Abstract Full Paper (PDF)

Numerous competing grammatical frameworks exist on paper, as algorithms and embodied in parsed corpora. However, not only is there little agreement about grammars among linguists, but there is no agreed methodology for demonstrating the benefits of one grammar over another. Consequently the status of parsed corpora or ‘treebanks’ is suspect.

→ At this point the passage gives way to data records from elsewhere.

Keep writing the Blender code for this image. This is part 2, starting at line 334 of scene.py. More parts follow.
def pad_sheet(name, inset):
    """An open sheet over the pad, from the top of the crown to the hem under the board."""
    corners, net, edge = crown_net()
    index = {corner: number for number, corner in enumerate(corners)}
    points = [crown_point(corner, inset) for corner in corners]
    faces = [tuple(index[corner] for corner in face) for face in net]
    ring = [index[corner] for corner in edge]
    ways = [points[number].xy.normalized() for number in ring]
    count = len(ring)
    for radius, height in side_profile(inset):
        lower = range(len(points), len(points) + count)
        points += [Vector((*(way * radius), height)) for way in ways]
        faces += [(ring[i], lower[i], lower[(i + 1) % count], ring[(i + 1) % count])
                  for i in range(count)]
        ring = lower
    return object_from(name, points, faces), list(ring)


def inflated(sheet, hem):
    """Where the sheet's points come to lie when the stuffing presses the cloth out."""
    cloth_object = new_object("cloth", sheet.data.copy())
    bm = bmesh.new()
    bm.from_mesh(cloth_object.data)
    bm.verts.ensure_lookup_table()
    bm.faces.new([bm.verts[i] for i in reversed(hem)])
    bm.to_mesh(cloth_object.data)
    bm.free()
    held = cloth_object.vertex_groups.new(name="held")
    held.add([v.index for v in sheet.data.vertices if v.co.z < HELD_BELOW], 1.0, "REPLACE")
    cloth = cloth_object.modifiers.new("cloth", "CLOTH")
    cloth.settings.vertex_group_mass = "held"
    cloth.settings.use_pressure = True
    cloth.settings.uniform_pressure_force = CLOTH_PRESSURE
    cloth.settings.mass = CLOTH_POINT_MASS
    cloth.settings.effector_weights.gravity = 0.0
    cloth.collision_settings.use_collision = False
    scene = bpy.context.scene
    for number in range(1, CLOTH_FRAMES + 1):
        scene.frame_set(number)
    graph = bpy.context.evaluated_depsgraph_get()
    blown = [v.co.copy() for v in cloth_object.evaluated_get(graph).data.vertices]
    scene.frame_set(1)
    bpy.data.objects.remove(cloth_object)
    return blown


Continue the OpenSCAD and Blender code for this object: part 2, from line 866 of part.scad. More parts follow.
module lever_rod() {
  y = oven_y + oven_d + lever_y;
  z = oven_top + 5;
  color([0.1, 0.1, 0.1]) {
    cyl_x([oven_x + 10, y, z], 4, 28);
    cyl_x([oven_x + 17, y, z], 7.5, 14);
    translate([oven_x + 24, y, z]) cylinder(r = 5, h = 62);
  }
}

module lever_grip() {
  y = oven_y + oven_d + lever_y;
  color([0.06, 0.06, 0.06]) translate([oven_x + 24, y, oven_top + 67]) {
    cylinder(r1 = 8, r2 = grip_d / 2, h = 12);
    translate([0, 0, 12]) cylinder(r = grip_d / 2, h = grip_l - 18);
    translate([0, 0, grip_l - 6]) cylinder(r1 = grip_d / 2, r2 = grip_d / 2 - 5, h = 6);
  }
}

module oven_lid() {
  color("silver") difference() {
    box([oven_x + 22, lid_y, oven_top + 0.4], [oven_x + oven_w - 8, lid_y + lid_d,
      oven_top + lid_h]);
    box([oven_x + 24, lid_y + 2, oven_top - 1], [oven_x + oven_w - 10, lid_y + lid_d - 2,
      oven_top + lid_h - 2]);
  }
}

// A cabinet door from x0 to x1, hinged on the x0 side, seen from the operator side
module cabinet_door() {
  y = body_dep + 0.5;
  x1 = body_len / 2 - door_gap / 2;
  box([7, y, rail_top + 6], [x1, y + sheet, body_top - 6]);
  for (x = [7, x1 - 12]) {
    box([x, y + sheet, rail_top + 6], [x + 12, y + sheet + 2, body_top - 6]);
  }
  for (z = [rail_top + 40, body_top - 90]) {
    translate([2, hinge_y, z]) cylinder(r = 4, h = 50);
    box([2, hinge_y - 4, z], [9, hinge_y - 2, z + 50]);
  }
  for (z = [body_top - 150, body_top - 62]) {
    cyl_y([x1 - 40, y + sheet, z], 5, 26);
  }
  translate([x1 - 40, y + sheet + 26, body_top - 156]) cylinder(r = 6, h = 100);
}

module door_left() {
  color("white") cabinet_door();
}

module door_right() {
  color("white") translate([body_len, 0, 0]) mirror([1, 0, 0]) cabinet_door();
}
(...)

The most common approach to empirically comparing frameworks is based on the reliable retrieval of individual linguistic events from an annotated corpus. However this method risks circularity, permits redundant terms to be added as a ‘solution’ and fails to reflect the broader structural decisions embodied in the grammar. In this paper we introduce a new methodology based on the ability of a grammar to reliably capture patterns of linguistic interaction along grammatical axes. Retrieving such patterns of interaction does not rely on atomic retrieval alone, does not risk redundancy and is no more circular than a conventional scientific reliance on auxiliary assumptions. It is also a valid experimental perspective in its own right.

We demonstrate our approach with a series of natural experiments. We find an interaction captured by a phrase structure analysis between attributive adjective phrases under a noun phrase with a noun head, such that the probability of adding successive adjective phrases falls. We note that a similar interaction (between adjectives preceding a noun) can also be found with a simple part-of-speech analysis alone. On the other hand, preverbal adverb phrases do not exhibit this interaction, a result anticipated in the literature, confirming our method.

Turning to cases of embedded postmodifying clauses, we find a similar fall in the additive probability of both successive clauses modifying the same NP and embedding clauses where the NP head is the most recent one. Sequential postmodification of the same head reveals a fall and then a rise in this additive probability. Reviewing cases, we argue that this result can only be explained as a natural phenomenon acting on language production which is expressed by the distribution of cases on an embedding axis, and that this is in fact empirical evidence for a grammatical structure embodying a series of speaker choices.

We conclude with a discussion of the implications of this methodology for a series of applications, including optimising and evaluating grammars, modelling case interaction, contrasting the grammar of multiple languages and language periods, and investigating the impact of psycholinguistic constraints on language production.